[LeetCode 973.] K Closest Points to Origin

LeetCode 973. K Closest Points to Origin

题目描述

Given an array of points where points[i] = [xi, yi] represents a point on the X-Y plane and an integer k, return the k closest points to the origin (0, 0).

The distance between two points on the X-Y plane is the Euclidean distance (i.e., √((x1 - x2)^2 + (y1 - y2)^2)).

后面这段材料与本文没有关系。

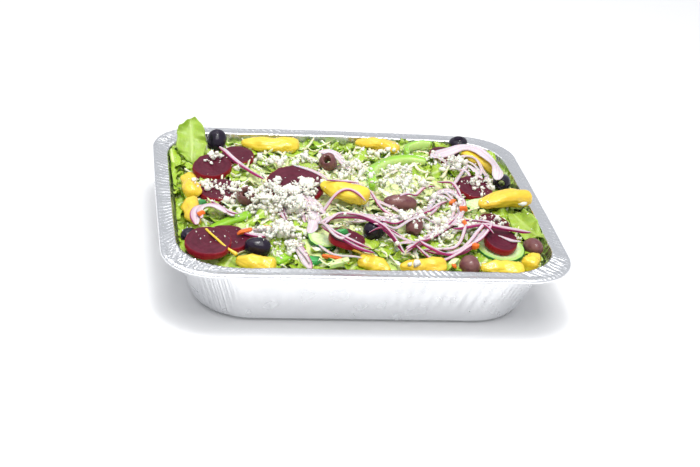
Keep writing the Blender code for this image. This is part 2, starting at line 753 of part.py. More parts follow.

You may return the answer in any order. The answer is guaranteed to be unique (except for the order that it is in).

Example 1:

Input: points = [[1,3],[-2,2]], k = 1
Output: [[-2,2]]
Explanation:
The distance between (1, 3) and the origin is sqrt(10).
The distance between (-2, 2) and the origin is sqrt(8).
Since sqrt(8) < sqrt(10), (-2, 2) is closer to the origin.
We only want the closest k = 1 points from the origin, so the answer is just [[-2,2]].

Example 2:

Input: points = [[3,3],[5,-1],[-2,4]], k = 2
Output: [[3,3],[-2,4]]
Explanation: The answer [[-2,4],[3,3]] would also be accepted.

Constraints:

• 1 <= k <= points.length <= 104
• -104 < xi, yi < 104

解题思路

前k大元素和第k大元素可以视为同一类题，都是 topK 问题，经典解法有堆和快速选择算法两种。

思路一：堆
C++ 中有现成的 priority_queue 可用，注意默认是大根堆，并且自定义 comparator 注意写法。
时间复杂度 O(K+NlogK)，空间复杂度 O(K)。

思路二：快速选择算法
C++中有 nth_element 可用，同样要注意函数参数、以及 comparator 的写法。
我们也可以选择手写快速选择算法。
时间复杂度 O(N)，空间复杂度 O(1)。

参考代码

这里比较的是到原点的距离，我们可以直接比较 x^2 + y^2 而不必开平方，比较结果是一样的。

堆

/*
 * @lc app=leetcode id=973 lang=cpp
 *
 * [973] K Closest Points to Origin
 */

// @lc code=start
class Solution {
public:
    // 堆
    vector<vector<int>> kClosest(vector<vector<int>>& points, int k) {
        assert(1 <= k && k <= points.size());

        using P = vector<int>;
        auto cmp = [&](const P& a, const P& b) {
            return a[0]*a[0] + a[1]*a[1] < b[0]*b[0] + b[1]*b[1];
        };
        priority_queue<P, deque<P>, decltype(cmp)> q(cmp);
        for (auto&& p : points) {
            q.push(p);
            if (q.size() > k) {
                q.pop();
            }
        }
        vector<vector<int>> res;
        while (!q.empty()) {
            res.push_back(q.top());
            q.pop();
        }
        return res;
    } // AC
};
// @lc code=end

快速选择 nth_element

    // nth_element(begin, nth, end)
    vector<vector<int>> kClosest(vector<vector<int>>& points, int k) {
        assert(1 <= k && k <= points.size());

        using P = vector<int>;
        auto cmp = [&](const P& a, const P& b) {
            return a[0]*a[0] + a[1]*a[1] < b[0]*b[0] + b[1]*b[1];
        }; // OK
        nth_element(points.begin(), points.begin()+k, points.end(), cmp);
        // nth_element(points.begin(), points.begin()+k, points.end(), 
        //     [](auto&& a, auto&& b){
        //         return a[0]*a[0] + a[1]*a[1] < b[0]*b[0] + b[1]*b[1];
        //     }); // OK
        points.resize(k);
        return points;
    } // AC

手写快速选择算法

    static inline int dist(vector<int>& p) {
        return p[0]*p[0] + p[1]*p[1];
    }
    int partation(vector<vector<int>>& points, int l, int r) {
        auto pivot = points[l];
        while (l < r) {
            while (l < r && dist(points[r]) >= dist(pivot)) r--;
            if (l < r) points[l++] = points[r];
            while (l < r && dist(points[l]) < dist(pivot)) l++;
            if (l < r) points[r--] = points[l];
        }
        points[l] = pivot;
        return l;
    }
    void find_kth(vector<vector<int>>& points, int k) {
        int l = 0, r = points.size() - 1;
        while (l < r) {
            int t = partation(points, l, r);
            if (t == k) return;
            else if (t < k) l = t + 1;
            else r = t - 1;
        }
    }
    vector<vector<int>> kClosest(vector<vector<int>>& points, int k) {
        assert(1 <= k && k <= points.size());

        find_kth(points, k-1);
        points.resize(k);
        return points;
    } // AC